--- BEGIN Given data ---

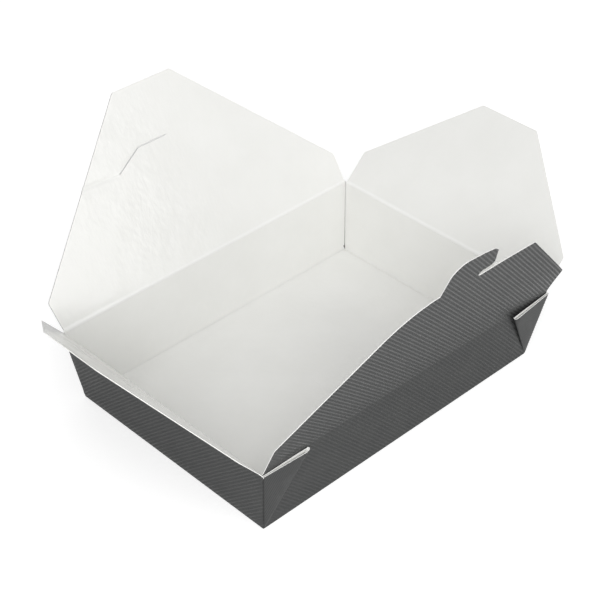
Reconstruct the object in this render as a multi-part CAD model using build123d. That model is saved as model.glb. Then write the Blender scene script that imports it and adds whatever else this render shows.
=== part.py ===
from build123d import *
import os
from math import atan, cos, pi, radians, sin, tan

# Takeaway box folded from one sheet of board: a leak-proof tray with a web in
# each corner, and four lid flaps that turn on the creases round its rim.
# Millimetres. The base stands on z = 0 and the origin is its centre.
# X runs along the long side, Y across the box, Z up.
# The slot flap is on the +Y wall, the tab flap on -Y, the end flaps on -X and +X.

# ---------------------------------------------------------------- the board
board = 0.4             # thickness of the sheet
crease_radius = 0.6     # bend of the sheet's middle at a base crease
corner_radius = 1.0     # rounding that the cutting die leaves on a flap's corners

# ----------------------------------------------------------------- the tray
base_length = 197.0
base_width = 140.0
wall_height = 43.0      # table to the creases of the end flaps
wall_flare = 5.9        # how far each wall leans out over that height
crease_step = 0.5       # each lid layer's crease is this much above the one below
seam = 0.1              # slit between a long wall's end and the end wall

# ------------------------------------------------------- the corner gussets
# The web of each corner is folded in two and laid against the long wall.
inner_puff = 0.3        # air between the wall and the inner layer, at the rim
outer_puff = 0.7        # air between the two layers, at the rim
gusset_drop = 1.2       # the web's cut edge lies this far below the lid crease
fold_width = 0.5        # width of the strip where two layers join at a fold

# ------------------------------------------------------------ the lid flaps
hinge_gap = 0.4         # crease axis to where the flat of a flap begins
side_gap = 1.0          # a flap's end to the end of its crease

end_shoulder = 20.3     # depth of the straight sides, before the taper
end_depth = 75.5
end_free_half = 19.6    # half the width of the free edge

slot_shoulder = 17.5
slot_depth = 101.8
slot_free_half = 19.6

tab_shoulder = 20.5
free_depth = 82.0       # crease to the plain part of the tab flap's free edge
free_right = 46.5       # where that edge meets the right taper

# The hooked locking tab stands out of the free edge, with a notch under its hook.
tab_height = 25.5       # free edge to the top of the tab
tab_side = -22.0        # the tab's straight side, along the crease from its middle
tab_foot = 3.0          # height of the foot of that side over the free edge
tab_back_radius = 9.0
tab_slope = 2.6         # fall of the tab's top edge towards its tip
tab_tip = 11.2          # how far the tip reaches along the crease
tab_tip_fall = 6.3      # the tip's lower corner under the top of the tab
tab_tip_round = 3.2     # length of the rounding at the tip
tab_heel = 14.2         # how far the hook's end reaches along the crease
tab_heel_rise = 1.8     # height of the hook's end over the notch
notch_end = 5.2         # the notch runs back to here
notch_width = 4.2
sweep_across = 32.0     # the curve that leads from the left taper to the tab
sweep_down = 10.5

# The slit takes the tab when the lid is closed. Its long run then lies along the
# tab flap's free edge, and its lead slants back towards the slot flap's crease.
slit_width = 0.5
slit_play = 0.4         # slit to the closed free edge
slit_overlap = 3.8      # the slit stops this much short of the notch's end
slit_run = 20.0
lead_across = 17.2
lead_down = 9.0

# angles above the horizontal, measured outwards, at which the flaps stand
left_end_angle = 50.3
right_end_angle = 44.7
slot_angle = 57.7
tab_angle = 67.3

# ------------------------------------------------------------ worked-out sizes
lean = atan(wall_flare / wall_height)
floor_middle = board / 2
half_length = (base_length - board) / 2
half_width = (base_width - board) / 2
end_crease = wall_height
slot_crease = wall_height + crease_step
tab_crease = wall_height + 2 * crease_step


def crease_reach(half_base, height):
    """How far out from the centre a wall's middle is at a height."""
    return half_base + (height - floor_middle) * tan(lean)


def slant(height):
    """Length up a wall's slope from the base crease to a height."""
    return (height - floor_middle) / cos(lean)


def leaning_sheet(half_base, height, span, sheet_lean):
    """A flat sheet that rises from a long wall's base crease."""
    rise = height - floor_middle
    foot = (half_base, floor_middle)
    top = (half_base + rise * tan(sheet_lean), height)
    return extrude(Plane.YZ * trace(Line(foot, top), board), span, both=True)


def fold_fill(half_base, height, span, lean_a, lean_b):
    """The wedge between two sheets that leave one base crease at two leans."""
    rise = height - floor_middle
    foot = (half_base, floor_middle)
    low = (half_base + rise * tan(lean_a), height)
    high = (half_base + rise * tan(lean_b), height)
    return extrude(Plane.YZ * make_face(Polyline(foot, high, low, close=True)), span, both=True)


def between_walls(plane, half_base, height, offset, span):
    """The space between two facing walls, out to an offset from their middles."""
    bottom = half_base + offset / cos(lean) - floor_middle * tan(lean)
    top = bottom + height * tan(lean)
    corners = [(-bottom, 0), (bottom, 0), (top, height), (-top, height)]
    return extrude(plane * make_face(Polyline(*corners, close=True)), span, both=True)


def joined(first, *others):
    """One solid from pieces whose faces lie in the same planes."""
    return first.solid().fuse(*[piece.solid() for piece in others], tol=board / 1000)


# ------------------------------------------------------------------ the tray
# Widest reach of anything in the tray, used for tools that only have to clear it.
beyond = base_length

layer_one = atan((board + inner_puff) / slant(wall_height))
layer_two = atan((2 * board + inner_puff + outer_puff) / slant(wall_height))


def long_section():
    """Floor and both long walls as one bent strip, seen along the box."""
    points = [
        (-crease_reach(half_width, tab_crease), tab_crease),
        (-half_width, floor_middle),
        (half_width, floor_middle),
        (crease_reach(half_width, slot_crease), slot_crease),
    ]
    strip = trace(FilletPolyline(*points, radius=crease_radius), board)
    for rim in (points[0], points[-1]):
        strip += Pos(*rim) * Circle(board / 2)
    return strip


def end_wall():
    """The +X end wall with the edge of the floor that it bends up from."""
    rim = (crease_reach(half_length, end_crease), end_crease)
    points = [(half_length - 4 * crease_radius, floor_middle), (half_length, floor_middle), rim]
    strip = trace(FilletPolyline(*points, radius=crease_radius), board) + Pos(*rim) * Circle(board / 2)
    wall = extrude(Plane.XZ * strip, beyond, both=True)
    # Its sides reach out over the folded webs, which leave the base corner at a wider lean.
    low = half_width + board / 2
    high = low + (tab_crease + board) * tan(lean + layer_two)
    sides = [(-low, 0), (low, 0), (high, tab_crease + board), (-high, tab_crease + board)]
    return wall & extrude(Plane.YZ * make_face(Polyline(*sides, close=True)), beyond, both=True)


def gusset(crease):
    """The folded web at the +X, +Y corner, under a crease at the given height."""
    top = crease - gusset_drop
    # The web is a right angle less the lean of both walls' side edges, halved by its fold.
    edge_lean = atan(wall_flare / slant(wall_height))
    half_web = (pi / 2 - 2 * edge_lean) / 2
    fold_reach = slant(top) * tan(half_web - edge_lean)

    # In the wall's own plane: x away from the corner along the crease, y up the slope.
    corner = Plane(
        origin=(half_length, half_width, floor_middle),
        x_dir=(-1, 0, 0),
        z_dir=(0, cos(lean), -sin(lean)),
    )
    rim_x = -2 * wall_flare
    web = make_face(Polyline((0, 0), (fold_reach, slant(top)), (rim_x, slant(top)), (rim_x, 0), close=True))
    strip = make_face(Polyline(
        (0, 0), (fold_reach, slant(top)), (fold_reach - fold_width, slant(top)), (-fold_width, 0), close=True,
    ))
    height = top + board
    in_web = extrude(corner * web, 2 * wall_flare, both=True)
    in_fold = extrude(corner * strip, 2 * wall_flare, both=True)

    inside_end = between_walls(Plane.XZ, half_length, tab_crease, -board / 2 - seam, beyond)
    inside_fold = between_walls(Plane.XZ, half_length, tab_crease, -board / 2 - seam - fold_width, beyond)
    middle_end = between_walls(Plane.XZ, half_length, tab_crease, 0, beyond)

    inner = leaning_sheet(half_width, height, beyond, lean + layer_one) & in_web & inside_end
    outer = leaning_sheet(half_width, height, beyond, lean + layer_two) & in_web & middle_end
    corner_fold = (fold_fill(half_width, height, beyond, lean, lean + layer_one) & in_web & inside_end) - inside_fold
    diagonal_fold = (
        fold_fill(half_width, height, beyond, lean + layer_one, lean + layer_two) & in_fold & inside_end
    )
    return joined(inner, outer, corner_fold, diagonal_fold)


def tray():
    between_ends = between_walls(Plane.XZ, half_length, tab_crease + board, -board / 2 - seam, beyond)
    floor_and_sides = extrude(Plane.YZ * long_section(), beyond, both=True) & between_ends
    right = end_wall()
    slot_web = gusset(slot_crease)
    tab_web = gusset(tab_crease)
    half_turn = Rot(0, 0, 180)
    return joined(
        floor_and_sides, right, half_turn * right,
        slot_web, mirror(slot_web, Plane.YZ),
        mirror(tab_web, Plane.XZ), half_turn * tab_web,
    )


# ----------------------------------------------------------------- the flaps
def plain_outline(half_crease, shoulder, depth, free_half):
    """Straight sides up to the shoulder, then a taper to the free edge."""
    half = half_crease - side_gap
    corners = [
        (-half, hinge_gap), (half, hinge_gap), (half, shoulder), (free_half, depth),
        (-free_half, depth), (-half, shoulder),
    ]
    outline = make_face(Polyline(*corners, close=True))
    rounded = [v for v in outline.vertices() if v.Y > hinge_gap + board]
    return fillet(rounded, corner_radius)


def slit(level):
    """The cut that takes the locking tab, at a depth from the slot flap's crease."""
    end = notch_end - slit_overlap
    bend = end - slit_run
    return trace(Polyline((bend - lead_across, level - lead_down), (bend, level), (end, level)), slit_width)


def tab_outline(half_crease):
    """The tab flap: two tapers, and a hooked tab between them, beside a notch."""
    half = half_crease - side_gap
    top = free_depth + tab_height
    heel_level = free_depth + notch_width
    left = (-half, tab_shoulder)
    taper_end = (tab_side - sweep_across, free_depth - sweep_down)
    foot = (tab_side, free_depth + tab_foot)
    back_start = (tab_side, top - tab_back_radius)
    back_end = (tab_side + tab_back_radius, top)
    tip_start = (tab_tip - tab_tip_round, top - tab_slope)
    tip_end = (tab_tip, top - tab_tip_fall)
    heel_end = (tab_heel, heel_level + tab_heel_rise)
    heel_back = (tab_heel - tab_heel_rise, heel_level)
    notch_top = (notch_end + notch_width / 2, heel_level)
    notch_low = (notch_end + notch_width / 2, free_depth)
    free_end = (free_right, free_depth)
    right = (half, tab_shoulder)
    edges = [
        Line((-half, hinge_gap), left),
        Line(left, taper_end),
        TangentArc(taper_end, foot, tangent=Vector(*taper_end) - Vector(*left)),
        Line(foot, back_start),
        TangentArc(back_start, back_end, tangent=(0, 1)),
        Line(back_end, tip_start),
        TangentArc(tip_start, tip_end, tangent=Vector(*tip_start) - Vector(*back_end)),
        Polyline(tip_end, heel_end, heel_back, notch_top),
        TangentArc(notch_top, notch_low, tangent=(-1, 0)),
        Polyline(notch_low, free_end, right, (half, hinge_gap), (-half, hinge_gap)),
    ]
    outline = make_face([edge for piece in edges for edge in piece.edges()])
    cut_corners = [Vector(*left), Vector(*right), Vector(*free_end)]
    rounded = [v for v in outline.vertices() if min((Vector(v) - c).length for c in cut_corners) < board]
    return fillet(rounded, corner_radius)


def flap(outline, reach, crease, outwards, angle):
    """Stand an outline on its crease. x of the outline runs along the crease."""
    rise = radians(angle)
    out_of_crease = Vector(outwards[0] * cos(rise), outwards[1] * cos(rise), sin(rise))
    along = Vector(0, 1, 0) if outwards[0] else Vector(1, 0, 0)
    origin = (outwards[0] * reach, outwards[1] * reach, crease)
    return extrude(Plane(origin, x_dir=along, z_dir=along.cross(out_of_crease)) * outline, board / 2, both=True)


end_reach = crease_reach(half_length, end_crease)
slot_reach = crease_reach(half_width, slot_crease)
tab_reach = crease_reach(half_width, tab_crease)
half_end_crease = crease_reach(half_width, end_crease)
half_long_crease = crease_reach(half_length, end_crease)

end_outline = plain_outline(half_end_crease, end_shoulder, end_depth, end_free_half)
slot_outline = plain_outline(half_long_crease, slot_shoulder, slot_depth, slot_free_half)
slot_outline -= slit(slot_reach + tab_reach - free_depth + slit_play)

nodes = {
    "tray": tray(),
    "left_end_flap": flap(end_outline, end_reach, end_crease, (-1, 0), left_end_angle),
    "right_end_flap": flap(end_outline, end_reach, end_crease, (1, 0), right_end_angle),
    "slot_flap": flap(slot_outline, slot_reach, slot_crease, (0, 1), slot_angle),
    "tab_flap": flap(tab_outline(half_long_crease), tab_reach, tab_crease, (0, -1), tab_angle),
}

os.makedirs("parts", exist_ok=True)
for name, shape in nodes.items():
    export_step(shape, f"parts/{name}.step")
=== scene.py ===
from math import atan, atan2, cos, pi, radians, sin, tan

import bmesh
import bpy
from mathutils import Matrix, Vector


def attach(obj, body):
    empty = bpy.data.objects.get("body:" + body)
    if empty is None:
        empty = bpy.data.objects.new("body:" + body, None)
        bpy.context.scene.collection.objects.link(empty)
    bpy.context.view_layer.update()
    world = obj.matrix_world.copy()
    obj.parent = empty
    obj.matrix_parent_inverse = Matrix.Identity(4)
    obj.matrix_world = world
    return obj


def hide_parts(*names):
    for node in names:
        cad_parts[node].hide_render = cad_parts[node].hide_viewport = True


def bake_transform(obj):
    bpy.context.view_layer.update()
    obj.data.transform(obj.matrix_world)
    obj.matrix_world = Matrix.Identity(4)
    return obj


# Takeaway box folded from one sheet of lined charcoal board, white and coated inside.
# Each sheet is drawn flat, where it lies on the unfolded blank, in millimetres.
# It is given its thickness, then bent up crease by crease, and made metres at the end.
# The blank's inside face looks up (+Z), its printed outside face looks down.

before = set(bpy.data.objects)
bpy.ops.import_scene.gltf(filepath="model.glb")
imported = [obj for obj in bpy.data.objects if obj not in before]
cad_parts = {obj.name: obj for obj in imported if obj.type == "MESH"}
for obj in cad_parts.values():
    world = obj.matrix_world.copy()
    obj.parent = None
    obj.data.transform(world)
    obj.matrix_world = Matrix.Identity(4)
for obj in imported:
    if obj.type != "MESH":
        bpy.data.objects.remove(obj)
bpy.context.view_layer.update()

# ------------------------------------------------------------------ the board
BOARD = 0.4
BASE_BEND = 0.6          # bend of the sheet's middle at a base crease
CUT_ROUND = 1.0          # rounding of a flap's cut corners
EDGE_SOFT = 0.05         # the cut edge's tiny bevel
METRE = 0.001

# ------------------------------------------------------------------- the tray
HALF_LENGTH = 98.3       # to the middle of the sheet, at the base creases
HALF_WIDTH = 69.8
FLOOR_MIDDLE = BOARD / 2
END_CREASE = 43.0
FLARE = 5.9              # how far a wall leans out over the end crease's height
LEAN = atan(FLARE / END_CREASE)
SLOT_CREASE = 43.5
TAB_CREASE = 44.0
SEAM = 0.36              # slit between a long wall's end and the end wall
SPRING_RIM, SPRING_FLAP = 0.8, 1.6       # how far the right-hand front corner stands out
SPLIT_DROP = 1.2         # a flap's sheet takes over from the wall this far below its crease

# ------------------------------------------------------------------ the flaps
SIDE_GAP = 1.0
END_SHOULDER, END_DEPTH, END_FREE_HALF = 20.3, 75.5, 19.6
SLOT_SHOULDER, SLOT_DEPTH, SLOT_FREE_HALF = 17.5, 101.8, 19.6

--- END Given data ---

Exactly repeat the lines from the line with "slot_shoulder, slot_depth, slot_free_half)" to the line with "obj.parent = empty", including both, and output nothing else.

slot_outline = plain_outline(half_long_crease, slot_shoulder, slot_depth, slot_free_half)
slot_outline -= slit(slot_reach + tab_reach - free_depth + slit_play)

nodes = {
    "tray": tray(),
    "left_end_flap": flap(end_outline, end_reach, end_crease, (-1, 0), left_end_angle),
    "right_end_flap": flap(end_outline, end_reach, end_crease, (1, 0), right_end_angle),
    "slot_flap": flap(slot_outline, slot_reach, slot_crease, (0, 1), slot_angle),
    "tab_flap": flap(tab_outline(half_long_crease), tab_reach, tab_crease, (0, -1), tab_angle),
}

os.makedirs("parts", exist_ok=True)
for name, shape in nodes.items():
    export_step(shape, f"parts/{name}.step")
=== scene.py ===
from math import atan, atan2, cos, pi, radians, sin, tan

import bmesh
import bpy
from mathutils import Matrix, Vector


def attach(obj, body):
    empty = bpy.data.objects.get("body:" + body)
    if empty is None:
        empty = bpy.data.objects.new("body:" + body, None)
        bpy.context.scene.collection.objects.link(empty)
    bpy.context.view_layer.update()
    world = obj.matrix_world.copy()
    obj.parent = empty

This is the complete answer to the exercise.